The village council bodies in the state have 25% reservation for women. However, Dzuvichu pointed out, “It is not as per the Panchayati Raj system.” In 2009, the union cabinet approved 50% reservation for women in the Panchayati Raj institutions with many states implementing it since then.

Although village council elections have been taking place regularly in Nagaland, only one ULB election has been held till now due to opposition from the tribal bodies. The term of the first ULB ended between December 2009 and March 2010. The ongoing Supreme Court case was another cause for why the polls were not held.

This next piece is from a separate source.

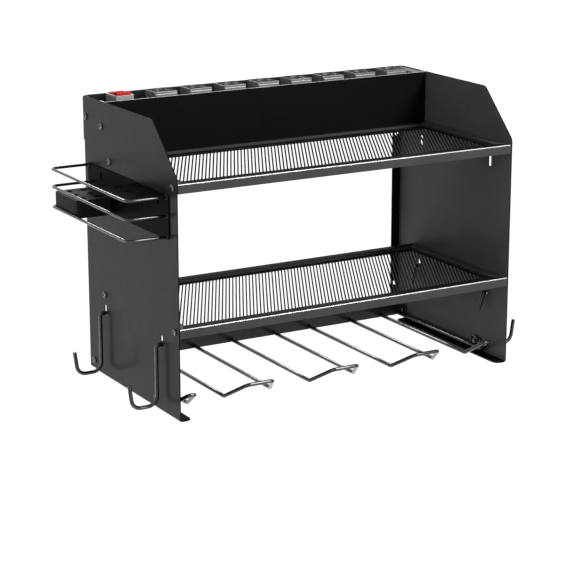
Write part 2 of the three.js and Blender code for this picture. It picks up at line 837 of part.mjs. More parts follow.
/** The block that holds drill bits upright at the rear of the caddy. */
function caddyBitBlock() {
  const inner = caddyPlateOuter - seat;
  const outer = -halfWidth - caddyReach + caddyWire / 2 + seat;
  const rear = caddyRear - caddyWire / 2 - seat - depth;
  const blockFront = caddyRear - bitBlockLength - depth;
  const block = rectangle(outer, inner, blockFront, rear, caddyInnerRound);
  const body = alongZ(block, bitBlockLow, bitBlockTop);
  const middleX = (inner + outer) / 2;
  const middleY = (blockFront + rear) / 2;
  const cuts = [];
  for (let column = 0; column < bitHoleColumns; column += 1) {
    for (let row = 0; row < bitHoleRows; row += 1) {
      const x = middleX + (row - (bitHoleRows - 1) / 2) * bitHolePitch;
      const y = middleY + (column - (bitHoleColumns - 1) / 2) * bitHolePitch;
      cuts.push(alongZ(disc(x, y, bitHole / 2), bitBlockTop - bitHoleDepth, bitBlockTop + overrun));
    }
  }
  return cuts.reduce((rest, cut) => rest.subtract(cut), body);
}

const organizer = new THREE.Group();
organizer.position.set(0, 0, -mountHeight);

const sides = [["left", -1], ["right", 1]];

for (const [word, side] of sides) organizer.add(piece(`${word}_side_panel`, sidePanel(side), powderCoat));

organizer.add(piece("top_shelf_frame", shelfFrame(topShelfHeight, backPlateSetback), powderCoat));
organizer.add(piece("top_shelf_mesh", shelfMesh(topShelfHeight, backPlateSetback), powderCoat));
organizer.add(piece("middle_shelf_frame", shelfFrame(middleShelfHeight, middleShelfDepth), powderCoat));
organizer.add(piece("middle_shelf_mesh", shelfMesh(middleShelfHeight, middleShelfDepth), powderCoat));
organizer.add(piece("back_plate", backPlate(), powderCoat));
organizer.add(piece("wall_rail", wallRail(), powderCoat));
organizer.add(piece("lower_rail", lowerRail(), powderCoat));

organizer.add(piece("power_strip_housing", stripHousing(), greyPlastic));
outletCentres().forEach((x, index) => {
  organizer.add(piece(`outlet_${index + 1}`, outlet(x), greyPlastic));
});
organizer.add(piece("switch_bezel", switchBezel(), paleMetal));
const rocker = piece("switch_rocker", switchRocker(), redPlastic);
rocker.position.set(switchX, switchY, rockerPivotHeight);
organizer.add(rocker);
organizer.add(piece("cord_gland", cordGland(), blackPlastic));

const loopHalf = rackLoopWidth / 2;
const barHalf = rackBarWidth / 2;
["left", "middle", "right"].forEach((word, index) => {
  const x = (index - 1) * rackPitch;
  const loop = rackLoop(x - loopHalf, x + loopHalf, x - barHalf, x + barHalf, rackBarBendRadius);
  organizer.add(piece(`rack_${word}_loop`, loop, glossWire));
});
for (const [word, side] of sides) {
  organizer.add(piece(`rack_${word}_end_loop`, rackEndLoop(side), glossWire));
  organizer.add(piece(`${word}_front_hook`, hook(side, slotSetbacks[0]), glossWire));
  organizer.add(piece(`${word}_rear_hook`, hook(side, slotSetbacks[1]), glossWire));
}

organizer.add(piece("caddy_back_plate", caddyBackPlate(), powderCoat));
organizer.add(piece("caddy_top_plate", caddyTopPlate(), powderCoat));
organizer.add(piece("caddy_bit_block", caddyBitBlock(), blackPlastic));
["top", "middle", "bottom"].forEach((word, index) => {
  organizer.add(piece(`caddy_${word}_wire`, caddyLoop(caddyWireHeights[index]), glossWire));
});

const panelGrip = sheet + seat + sheet;
for (const [word, side] of sides) {
  const [topFront, topRear] = shelfScrewPlaces(topShelfHeight, backPlateSetback);
  const [middleFront, middleRear] = shelfScrewPlaces(middleShelfHeight, middleShelfDepth);
  const places = {
    top_shelf_front: [...topFront, panelGrip],
    top_shelf_rear: [...topRear, panelGrip],
    middle_shelf_front: [...middleFront, panelGrip],
    middle_shelf_rear: [...middleRear, panelGrip],
    back_plate: [backPlateFace + channelScrewInset, backPlateScrewHeight, panelGrip],
    wall_rail: [-channelScrewInset, wallRailScrewHeight, panelGrip],
    rack: [rackScrewSetback - depth, rackScrewHeight, sheet + seat + rackTabThickness],
    lower_rail: [-lowerRailScrewInset, rackScrewHeight, panelGrip],
  };
  for (const [what, [y, z, grip]] of Object.entries(places)) {
    organizer.add(piece(`${word}_${what}_screw`, screw(side, y, z, grip), blackScrew));
  }
}

export default organizer;
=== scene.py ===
"""Looks of the wall mounted power tool organizer: powder-coated folded sheet, gloss wires,
a power strip with its switch, and screws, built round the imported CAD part. Metres, +Z up."""

import json
import math
import random

import bmesh
import bpy
from mathutils import Matrix, Quaternion, Vector

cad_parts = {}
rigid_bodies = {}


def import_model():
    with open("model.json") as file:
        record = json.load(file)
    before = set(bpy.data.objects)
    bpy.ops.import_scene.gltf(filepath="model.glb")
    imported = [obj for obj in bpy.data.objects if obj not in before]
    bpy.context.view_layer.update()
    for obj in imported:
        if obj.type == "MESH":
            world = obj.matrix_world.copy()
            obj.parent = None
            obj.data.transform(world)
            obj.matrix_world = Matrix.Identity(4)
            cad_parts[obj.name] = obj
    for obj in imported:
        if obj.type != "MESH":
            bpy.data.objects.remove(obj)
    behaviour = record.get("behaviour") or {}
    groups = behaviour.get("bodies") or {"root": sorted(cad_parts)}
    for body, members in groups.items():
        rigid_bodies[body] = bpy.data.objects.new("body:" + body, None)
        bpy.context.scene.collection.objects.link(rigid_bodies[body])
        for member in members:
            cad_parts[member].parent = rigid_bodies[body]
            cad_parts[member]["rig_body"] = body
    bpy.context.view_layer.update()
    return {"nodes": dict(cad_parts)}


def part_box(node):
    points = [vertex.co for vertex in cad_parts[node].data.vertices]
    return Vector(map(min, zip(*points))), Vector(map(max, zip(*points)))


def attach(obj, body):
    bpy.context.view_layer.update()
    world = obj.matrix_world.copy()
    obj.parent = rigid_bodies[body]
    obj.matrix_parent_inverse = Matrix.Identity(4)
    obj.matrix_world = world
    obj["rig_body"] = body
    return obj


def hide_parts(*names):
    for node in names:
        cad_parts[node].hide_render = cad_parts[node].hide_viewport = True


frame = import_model()

MM = 0.001

# Sheet metal
SHEET = 1.2 * MM
CLEARANCE = 0.25 * MM

# Copies of solids: points merged, flat faces joined, edges rounded by the kind of piece
MERGE_DISTANCE = 0.001 * MM
FLAT_ANGLE = math.radians(0.5)
BEVEL_ANGLE = math.radians(30)
ROUND_STEPS = 2
FINE_ROUND_STEPS = 3
PANEL_ROUND = 0.45 * MM
BACK_PLATE_ROUND = 0.4 * MM
THIN_ROUND = 0.3 * MM
HOUSING_ROUND = 0.5 * MM
BLOCK_ROUND = 0.6 * MM
GLAND_ROUND = 0.4 * MM
SCREW_ROUND = 0.12 * MM

# Shares of a face's normal that tell folds, upper sides and thin edges from the rest; they pick
# the faces that take painted highlight, painted shade and painted light
FOLD_SHARE = 0.45
UP_SHARE = 0.55
EDGE_SHARE = 0.5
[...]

Pointing to the benefits of holding ULB elections, Zeliang recently told reporters, “The state has not been able to avail the development funds granted by the centre due to it. It is a great loss to the people; the funds can be used to develop various facilities for them.”

The tribal bodies are opposed to the polls on yet another count – paying taxes to the town councils. “The people are asking why should we pay taxes to the council when the land belongs to us. Unlike other states, the Nagaland government doesn’t own any land, land in the state is a private entity,” argued Ozukum.

The state government’s decision to hold the ULB polls with 33% reservation for women candidates has also been backed by the Centre. State governor P.B. Acharya conveyed this to the state government long before it decided to hold the polls.

In a press note released by Raj Bhavan on January 12, the governor appealed to all stakeholders to cooperate with the authorities for the smooth conduct of the polls. He said, “Although equality of the sexes is enshrined in the Indian constitution, it is not a social reality. Therefore, vigorous affirmative action was needed to improve the condition of women. Giving 33 per cent reservation to women will not only empower women but change the social structure of India in many ways.”

Meanwhile, despite the boycott, as per local media reports, as many as 452 candidates, many of whom are women, have filed their nominations for the upcoming elections to the 32 ULBs, including three municipal and 29 town councils spread across Nagaland’s 11 districts.